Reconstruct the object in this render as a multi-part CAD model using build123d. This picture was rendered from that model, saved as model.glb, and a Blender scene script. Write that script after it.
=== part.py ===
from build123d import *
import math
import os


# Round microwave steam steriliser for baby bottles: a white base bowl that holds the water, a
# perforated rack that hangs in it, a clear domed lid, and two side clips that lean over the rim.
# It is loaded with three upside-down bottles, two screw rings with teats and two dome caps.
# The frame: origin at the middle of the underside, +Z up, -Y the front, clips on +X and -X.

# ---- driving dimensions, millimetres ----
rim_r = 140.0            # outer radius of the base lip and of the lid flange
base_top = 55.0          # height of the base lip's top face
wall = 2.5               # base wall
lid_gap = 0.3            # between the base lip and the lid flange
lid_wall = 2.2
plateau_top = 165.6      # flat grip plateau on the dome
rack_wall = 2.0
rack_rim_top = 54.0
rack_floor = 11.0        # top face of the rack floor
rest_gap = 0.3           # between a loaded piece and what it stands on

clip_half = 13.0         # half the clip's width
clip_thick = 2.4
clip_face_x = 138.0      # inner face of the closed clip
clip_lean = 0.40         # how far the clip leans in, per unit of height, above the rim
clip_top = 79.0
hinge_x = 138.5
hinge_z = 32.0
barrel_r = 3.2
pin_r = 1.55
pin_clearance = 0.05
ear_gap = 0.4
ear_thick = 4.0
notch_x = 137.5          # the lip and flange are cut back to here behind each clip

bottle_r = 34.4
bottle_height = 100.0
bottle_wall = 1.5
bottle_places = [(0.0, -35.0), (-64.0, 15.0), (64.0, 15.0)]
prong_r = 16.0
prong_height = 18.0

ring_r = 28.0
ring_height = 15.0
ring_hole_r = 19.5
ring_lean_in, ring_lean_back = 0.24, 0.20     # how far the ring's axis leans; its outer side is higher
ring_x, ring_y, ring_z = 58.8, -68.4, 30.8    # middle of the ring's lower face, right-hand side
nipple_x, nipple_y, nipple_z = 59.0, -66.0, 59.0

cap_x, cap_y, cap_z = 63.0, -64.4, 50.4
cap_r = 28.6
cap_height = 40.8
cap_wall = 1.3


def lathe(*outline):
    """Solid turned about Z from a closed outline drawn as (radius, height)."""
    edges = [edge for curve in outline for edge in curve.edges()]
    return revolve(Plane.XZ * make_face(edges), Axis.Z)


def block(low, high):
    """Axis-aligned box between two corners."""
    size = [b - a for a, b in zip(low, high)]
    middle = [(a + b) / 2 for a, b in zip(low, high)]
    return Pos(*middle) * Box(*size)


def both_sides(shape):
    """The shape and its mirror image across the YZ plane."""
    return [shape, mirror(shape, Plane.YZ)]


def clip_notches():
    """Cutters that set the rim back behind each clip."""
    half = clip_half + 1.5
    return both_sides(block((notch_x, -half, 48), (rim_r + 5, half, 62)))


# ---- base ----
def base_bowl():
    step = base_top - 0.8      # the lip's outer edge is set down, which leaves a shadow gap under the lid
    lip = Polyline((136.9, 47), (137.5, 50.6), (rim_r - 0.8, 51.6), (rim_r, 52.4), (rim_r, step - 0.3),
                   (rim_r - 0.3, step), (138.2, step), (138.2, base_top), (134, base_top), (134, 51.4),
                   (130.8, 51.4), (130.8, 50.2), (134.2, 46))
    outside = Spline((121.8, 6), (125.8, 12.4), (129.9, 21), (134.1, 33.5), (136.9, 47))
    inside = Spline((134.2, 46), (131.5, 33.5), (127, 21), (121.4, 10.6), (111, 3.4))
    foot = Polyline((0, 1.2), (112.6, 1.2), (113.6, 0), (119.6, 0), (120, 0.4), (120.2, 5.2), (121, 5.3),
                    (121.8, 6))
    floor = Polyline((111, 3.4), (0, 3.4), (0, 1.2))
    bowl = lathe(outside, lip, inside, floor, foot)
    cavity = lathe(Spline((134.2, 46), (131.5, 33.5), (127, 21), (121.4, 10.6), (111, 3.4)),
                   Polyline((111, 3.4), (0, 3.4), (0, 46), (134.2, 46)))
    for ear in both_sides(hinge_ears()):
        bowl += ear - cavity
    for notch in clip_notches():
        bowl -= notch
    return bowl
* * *
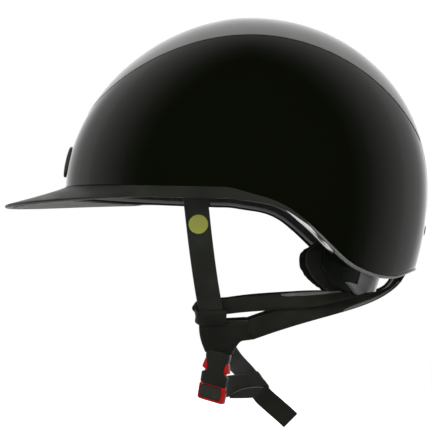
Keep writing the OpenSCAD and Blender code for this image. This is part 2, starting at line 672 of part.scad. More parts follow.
...
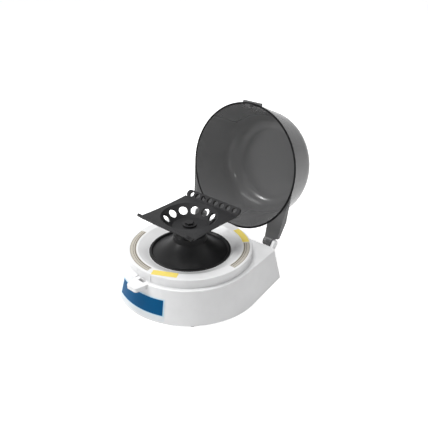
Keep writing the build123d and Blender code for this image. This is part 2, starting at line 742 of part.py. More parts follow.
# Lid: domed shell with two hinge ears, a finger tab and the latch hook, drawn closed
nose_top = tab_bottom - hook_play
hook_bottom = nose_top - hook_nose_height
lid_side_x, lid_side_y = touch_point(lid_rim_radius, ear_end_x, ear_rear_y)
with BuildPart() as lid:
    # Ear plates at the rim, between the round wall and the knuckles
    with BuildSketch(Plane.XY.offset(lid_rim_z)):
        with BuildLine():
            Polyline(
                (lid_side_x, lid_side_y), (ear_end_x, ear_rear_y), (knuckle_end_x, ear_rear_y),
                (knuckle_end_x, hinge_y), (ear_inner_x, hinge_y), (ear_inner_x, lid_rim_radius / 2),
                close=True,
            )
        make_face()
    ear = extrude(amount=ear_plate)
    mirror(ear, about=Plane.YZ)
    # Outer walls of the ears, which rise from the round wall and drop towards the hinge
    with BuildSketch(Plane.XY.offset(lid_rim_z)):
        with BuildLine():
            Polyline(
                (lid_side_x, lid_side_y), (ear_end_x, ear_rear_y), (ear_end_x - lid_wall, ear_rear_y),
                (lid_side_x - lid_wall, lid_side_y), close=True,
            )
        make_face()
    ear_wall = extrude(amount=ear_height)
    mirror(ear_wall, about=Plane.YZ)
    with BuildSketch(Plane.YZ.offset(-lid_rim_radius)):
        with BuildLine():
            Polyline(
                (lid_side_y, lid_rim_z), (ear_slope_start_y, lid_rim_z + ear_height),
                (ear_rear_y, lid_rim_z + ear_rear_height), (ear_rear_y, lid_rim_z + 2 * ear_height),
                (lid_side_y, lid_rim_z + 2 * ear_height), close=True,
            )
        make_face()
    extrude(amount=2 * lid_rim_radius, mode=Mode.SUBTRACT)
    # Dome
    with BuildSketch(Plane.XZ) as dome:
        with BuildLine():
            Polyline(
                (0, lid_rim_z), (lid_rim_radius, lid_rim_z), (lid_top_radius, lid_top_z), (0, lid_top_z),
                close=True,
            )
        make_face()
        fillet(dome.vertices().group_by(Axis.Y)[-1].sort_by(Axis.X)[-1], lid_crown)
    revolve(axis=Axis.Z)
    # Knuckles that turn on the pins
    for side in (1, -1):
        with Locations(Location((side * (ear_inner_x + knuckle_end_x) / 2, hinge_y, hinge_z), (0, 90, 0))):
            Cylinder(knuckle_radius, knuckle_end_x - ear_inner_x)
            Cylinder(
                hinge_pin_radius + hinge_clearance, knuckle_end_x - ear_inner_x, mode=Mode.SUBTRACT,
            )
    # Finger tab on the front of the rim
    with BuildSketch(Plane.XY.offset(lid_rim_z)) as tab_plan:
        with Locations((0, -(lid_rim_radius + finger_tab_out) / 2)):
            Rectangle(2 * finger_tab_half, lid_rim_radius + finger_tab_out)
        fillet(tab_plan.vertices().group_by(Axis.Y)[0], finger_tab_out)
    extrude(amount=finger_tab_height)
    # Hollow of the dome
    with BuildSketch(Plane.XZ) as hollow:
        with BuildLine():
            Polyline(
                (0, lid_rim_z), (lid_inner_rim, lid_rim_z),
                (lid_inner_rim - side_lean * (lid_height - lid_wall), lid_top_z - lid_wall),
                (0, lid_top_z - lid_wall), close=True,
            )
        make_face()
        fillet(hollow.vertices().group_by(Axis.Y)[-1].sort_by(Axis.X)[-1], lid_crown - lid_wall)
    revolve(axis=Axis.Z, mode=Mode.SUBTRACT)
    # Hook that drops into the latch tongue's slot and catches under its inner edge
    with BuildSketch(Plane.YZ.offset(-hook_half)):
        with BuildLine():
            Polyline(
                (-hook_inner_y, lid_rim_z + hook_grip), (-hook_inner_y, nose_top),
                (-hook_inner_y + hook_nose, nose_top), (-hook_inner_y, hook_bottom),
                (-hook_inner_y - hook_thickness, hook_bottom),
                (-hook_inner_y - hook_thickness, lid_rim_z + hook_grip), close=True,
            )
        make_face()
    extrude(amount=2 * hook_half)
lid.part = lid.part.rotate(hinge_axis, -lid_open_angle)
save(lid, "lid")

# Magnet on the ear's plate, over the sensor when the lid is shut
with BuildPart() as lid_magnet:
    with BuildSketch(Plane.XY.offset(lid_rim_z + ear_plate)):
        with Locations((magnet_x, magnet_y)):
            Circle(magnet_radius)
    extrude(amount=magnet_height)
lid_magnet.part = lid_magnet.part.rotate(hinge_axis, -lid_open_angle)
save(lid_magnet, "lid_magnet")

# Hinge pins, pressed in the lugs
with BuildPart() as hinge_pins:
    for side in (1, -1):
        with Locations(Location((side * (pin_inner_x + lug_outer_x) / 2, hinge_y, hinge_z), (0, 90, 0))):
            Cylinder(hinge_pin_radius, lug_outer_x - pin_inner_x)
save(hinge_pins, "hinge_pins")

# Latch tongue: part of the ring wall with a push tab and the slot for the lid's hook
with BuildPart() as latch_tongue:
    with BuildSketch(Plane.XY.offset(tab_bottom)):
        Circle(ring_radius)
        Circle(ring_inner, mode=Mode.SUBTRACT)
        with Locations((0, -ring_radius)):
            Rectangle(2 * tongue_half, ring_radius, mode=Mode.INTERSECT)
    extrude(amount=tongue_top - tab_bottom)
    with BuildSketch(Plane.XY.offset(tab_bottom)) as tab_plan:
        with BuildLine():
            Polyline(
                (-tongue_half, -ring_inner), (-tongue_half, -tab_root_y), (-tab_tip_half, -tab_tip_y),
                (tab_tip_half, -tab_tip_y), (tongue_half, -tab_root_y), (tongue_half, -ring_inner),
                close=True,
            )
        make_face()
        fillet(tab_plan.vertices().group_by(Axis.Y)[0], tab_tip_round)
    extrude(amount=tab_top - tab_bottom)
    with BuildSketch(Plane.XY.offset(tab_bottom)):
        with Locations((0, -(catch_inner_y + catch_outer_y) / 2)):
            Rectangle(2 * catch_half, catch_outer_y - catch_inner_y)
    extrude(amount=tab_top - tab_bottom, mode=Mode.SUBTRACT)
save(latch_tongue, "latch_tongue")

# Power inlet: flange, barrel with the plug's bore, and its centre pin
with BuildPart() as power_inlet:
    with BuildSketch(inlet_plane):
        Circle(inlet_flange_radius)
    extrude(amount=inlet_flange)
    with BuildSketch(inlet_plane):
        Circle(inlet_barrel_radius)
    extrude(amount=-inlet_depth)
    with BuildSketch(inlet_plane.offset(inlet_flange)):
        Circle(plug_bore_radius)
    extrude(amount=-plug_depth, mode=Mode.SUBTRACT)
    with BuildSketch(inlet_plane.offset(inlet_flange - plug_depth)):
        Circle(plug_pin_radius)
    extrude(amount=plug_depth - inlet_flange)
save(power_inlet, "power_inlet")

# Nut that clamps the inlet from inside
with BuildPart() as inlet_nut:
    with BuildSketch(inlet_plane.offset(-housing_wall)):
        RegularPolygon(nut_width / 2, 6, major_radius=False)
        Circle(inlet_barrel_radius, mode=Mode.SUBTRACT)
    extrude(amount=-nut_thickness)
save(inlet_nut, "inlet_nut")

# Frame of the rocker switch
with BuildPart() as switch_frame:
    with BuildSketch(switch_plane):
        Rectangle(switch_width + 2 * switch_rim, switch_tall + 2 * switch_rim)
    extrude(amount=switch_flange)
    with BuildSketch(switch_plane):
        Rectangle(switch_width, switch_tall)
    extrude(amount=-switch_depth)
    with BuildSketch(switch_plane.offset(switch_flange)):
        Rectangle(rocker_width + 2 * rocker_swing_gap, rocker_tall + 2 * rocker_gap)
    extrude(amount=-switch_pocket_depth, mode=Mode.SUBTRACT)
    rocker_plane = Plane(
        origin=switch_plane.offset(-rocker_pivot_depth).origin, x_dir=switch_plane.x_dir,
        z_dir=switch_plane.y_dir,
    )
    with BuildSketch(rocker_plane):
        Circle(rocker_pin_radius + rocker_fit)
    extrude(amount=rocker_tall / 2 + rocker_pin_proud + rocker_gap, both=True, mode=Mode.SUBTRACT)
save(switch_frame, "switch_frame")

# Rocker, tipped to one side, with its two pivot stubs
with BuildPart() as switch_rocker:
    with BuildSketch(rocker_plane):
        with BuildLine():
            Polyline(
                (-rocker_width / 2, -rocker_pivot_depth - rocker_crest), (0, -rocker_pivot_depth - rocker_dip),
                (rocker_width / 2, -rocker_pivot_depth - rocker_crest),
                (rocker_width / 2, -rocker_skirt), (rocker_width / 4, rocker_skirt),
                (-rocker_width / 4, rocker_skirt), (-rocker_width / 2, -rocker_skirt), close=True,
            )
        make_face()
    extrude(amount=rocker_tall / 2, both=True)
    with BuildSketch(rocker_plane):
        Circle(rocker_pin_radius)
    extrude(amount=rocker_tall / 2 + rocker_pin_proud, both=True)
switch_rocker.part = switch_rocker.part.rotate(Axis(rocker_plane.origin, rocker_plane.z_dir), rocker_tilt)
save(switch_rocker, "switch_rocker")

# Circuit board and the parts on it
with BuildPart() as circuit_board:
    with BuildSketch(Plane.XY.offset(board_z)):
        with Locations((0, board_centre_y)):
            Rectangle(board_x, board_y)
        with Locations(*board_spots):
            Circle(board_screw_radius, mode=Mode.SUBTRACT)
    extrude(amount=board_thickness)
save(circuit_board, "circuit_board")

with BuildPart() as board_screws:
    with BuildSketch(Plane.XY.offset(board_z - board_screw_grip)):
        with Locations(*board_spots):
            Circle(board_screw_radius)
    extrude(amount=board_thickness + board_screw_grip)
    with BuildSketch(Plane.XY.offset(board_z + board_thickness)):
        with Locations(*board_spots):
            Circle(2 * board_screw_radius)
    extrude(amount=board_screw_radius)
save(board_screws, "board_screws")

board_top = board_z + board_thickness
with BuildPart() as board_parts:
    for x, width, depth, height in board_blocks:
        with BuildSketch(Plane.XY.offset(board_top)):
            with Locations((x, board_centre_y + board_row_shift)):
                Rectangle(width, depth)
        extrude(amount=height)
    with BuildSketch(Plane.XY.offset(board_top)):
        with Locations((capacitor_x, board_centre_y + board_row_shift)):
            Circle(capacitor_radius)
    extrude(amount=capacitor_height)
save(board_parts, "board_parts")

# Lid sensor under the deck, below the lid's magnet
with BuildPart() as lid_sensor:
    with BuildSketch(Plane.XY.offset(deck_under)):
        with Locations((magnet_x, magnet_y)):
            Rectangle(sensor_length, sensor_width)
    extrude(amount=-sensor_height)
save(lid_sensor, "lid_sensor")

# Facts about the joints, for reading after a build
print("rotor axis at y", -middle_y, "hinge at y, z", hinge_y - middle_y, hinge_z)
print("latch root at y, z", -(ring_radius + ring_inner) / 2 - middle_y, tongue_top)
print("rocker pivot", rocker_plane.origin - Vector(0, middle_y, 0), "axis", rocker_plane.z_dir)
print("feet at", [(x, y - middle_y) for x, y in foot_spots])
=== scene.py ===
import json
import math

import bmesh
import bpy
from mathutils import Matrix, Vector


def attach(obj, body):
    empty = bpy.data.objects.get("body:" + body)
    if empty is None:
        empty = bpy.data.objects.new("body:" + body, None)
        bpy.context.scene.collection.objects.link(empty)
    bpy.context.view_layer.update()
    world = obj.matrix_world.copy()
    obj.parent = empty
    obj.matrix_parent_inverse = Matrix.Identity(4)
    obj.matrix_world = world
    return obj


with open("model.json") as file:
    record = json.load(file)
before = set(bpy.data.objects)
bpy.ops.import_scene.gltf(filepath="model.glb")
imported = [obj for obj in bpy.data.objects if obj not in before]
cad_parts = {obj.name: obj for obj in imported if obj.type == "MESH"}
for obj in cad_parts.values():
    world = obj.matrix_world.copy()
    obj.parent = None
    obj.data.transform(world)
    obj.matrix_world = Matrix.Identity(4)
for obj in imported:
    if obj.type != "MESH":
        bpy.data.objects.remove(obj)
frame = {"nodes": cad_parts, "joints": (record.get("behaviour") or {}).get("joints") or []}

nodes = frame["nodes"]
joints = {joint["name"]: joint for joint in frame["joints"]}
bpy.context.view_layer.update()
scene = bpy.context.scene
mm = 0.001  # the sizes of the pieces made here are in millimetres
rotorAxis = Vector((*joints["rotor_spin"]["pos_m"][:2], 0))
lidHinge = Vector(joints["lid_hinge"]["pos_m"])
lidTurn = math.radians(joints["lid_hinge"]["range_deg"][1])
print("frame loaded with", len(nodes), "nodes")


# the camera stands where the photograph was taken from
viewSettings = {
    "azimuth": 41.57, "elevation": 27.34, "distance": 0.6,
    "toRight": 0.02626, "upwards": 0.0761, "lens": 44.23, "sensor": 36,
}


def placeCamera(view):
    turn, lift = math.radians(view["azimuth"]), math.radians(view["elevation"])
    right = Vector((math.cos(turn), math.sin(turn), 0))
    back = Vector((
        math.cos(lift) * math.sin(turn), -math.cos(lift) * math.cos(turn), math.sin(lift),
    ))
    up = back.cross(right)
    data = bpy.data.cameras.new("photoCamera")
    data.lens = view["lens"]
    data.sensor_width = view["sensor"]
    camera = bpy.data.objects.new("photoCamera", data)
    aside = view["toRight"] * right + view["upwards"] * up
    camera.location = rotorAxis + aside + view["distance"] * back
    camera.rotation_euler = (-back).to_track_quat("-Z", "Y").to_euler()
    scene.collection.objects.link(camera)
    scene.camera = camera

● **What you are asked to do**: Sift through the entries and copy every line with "context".

● **Result of the exercise**:
        bpy.context.scene.collection.objects.link(empty)
    bpy.context.view_layer.update()
bpy.context.view_layer.update()
scene = bpy.context.scene